Mollified and cheered, I try to rescue the Berry Room librarian.  I smile at her apologetically as I redirect Molly and Lizzy toward the picture books.  “We go biking and hiking kind of a lot,” I say, in an attempt to excuse all the unnecessary detail still being over-shared.

“Mommy and Daddy don’t have to carry us any more.  Not like when we were little.”

The librarian still seems interested.  She tells me she’s been doing a bit of hiking recently, too.  Where are we planning on going this summer?

“We get to have juice when we go hiking.  And pudding every day!”
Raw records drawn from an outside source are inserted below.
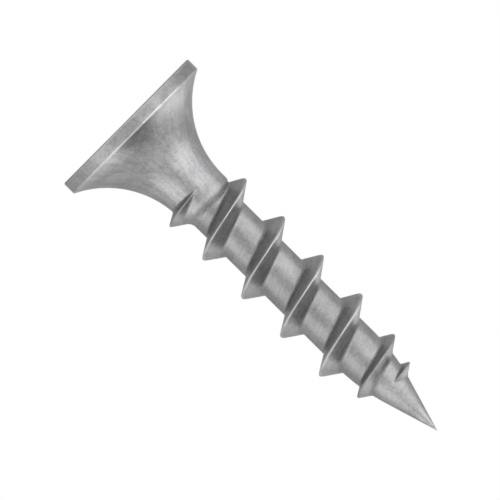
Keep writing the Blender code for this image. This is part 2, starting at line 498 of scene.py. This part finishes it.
flare = flare_outline()
rim_top = flare.pop()
rim_foot = (HEAD_RADIUS, 0.0)
flare_corner = rounded_corner(flare[-1], rim_top, rim_foot, FLARE_EDGE_ROUNDING)
face_corner = rounded_corner(rim_top, rim_foot, (0.0, 0.0), FACE_EDGE_ROUNDING)
rim_side = []
for i in range(1, RIM_RINGS):
    z = flare_corner[-1][1] + (face_corner[0][1] - flare_corner[-1][1]) * i / RIM_RINGS
    rim_side.append((HEAD_RADIUS, z))
outline = [(r, z, 0.0) for r, z in flare]
outline += [(r, z, FLARE_EDGE_WEAR) for r, z in flare_corner]
outline += [(r, z, 0.0) for r, z in rim_side]
outline += [(r, z, FACE_EDGE_WEAR) for r, z in face_corner]
last_ring = ring_below
for radius, z, wear in outline:
    ring = add_ring(radius, z, wear)
    join_rings(ring, last_ring)
    last_ring = ring
face_edge = last_ring
print("rings from the flare to the face:", len(outline))

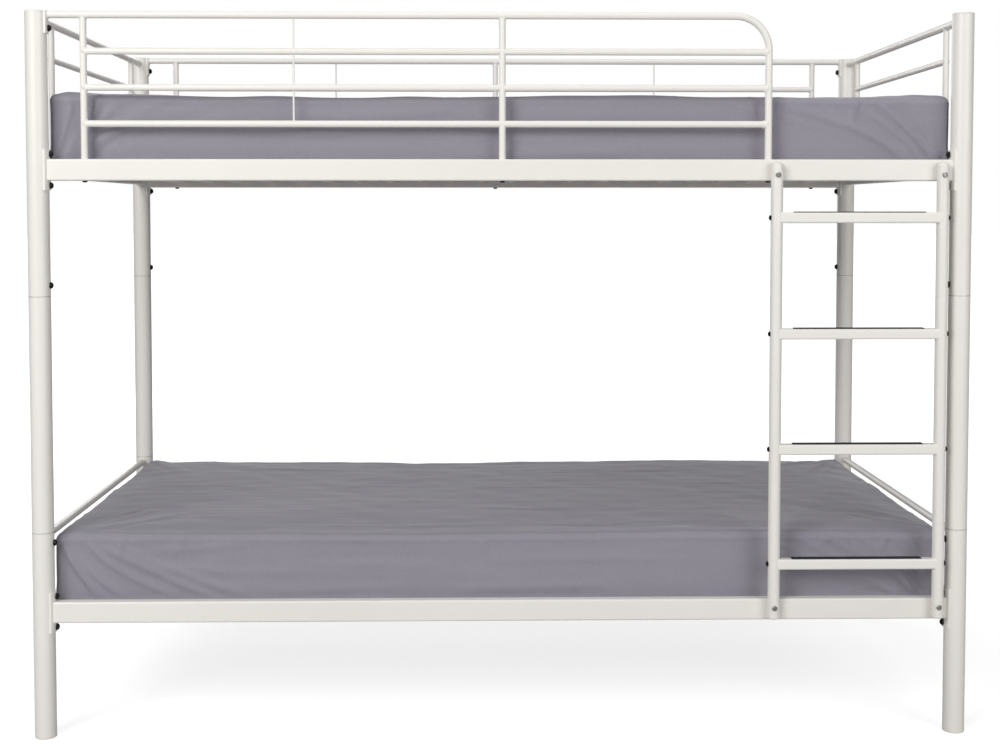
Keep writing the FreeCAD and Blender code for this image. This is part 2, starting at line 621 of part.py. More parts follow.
rungs = [
    rectangular_tube("X", (LEFT_STILE_X, STILE_Y, z), "dims.ladder_width", "dims.rung_depth",
                     "dims.rung_height")
    for z in rung_heights
]
node("ladder_rungs", cut(group(rungs), group(stile_solids)))
treads = []
for z in rung_heights:
    x = f"({RIGHT_STILE_X} - (dims.ladder_width + dims.tread_length) / 2)"
    y = f"({STILE_Y} - dims.tread_width / 2)"
    treads.append(block((x, y, f"({z} + dims.rung_height / 2)"), "dims.tread_length",
                        "dims.tread_width", "dims.tread_thickness"))
node("rung_treads", group(treads))
node("rung_bolts", group(rung_bolts))
node("ladder_bolts", group([
    bolt("Y", (x, f"({STILE_Y} - dims.stile_diameter / 2)", z),
         "dims.stile_diameter + dims.ladder_bolt_grip", "thin")
    for x, z in ladder_bolt_places
]))

# ------------------------------------------------------------------------- the mattresses
for bunk, rail_top in BUNKS:
    body, sketch = new_body("XY_Plane")
    rounded_rectangle(sketch, MATTRESS_LENGTH, MATTRESS_WIDTH, "dims.mattress_corner", "mattress")
    pad = body.newObject("PartDesign::Pad", "pad")
    pad.Profile = sketch
    bind(pad, {"Length": "dims.mattress_thickness"})
    put(body, ("0", MATTRESS_Y, f"({rail_top} - dims.slat_drop + dims.mattress_gap)"))
    doc.recompute()
    flat_faces = [
        f"Face{i}" for i, face in enumerate(pad.Shape.Faces, start=1)
        if abs(face.normalAt(0, 0).z) > 0.9
    ]
    edge = body.newObject("PartDesign::Fillet", "edge")
    edge.Base = (pad, flat_faces)
    bind(edge, {"Radius": "dims.mattress_edge"})
    body.Tip = edge
    node(f"{bunk}_mattress", body)

# -------------------------------------------------------------------- check and write out
doc.recompute()
for piece in doc.Objects:
    if "Invalid" in piece.State or "Error" in piece.State:
        raise RuntimeError(f"{piece.Label} did not compute: {piece.State}")
for piece in nodes:
    if piece.Shape.isNull() or not piece.Shape.isValid() or not piece.Shape.Solids:
        raise RuntimeError(f"{piece.Label} has no valid solid")

os.makedirs("parts", exist_ok=True)
for piece in nodes:
    piece.Shape.exportStep(f"parts/{piece.Label}.step")
    print(f"{piece.Label}: {len(piece.Shape.Solids)} solids")
print(len(nodes), "nodes")
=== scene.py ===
import json
import math
import random

import bmesh
import bpy
import numpy
from mathutils import Matrix, Vector


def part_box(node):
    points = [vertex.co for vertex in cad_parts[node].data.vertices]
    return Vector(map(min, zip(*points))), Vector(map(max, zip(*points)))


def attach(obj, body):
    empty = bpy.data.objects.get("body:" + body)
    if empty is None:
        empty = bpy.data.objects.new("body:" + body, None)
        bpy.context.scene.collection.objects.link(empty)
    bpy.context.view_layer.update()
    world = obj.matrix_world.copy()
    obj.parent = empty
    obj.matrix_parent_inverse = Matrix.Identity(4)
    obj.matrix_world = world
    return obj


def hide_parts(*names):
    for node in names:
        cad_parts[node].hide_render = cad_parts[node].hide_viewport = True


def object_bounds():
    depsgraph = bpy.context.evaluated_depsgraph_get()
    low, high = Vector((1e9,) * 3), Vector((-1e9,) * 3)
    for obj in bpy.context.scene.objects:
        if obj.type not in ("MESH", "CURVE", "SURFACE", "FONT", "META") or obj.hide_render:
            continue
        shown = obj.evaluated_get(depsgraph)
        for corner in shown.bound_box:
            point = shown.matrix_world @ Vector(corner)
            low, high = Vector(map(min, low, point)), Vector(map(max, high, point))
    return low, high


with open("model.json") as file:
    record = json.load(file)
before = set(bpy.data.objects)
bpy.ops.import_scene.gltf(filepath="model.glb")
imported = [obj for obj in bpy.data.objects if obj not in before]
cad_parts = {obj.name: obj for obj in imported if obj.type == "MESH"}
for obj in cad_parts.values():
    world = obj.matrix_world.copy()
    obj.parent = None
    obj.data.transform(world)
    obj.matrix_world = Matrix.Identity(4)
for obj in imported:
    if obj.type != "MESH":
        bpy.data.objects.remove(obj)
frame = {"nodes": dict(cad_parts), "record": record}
cad_box = [list(corner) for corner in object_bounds()]


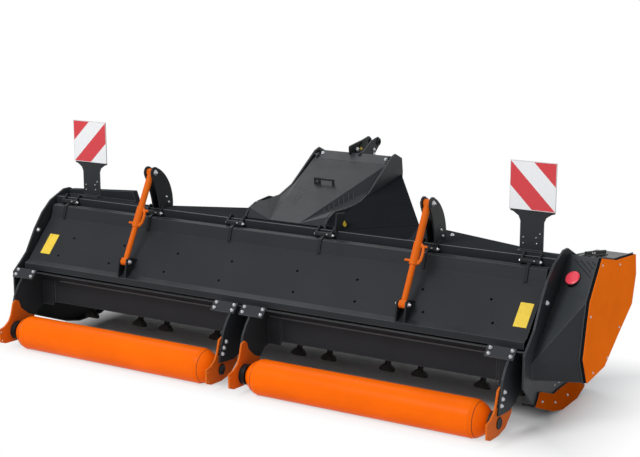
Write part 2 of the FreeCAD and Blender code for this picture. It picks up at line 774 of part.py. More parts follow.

“Well, we want to see how far the kids can manage completely under their own steam this year,” I say. “We were thinking of doing Pinnell, and maybe Kesugi, but we’ll probably start with the Tors.”

The librarian looks surprised, but she’s all smiles.  “Wow…well, good luck!  I hiked the Granite Tors last weekend.  It’s a beautiful trail, but I’m still sore.”  She laughs.  “It was a real adventure.”

She’s right, of course.  I know that now.  Every story she hears this week – even if involves mini-golf or feeding ducks – will be a genuine adventure.  So was her two-day version of that “nice afternoon hike”.  And this time, I don’t begrudge her.  I’m pretty sure hiking the Tors with two five-year-olds will offer up some novelty, and some excitement.  But even if it doesn’t, it will still be fun – and we will still have plenty to look forward to.  There are, after all, an almost infinite number and flavor of adventures still beckoning.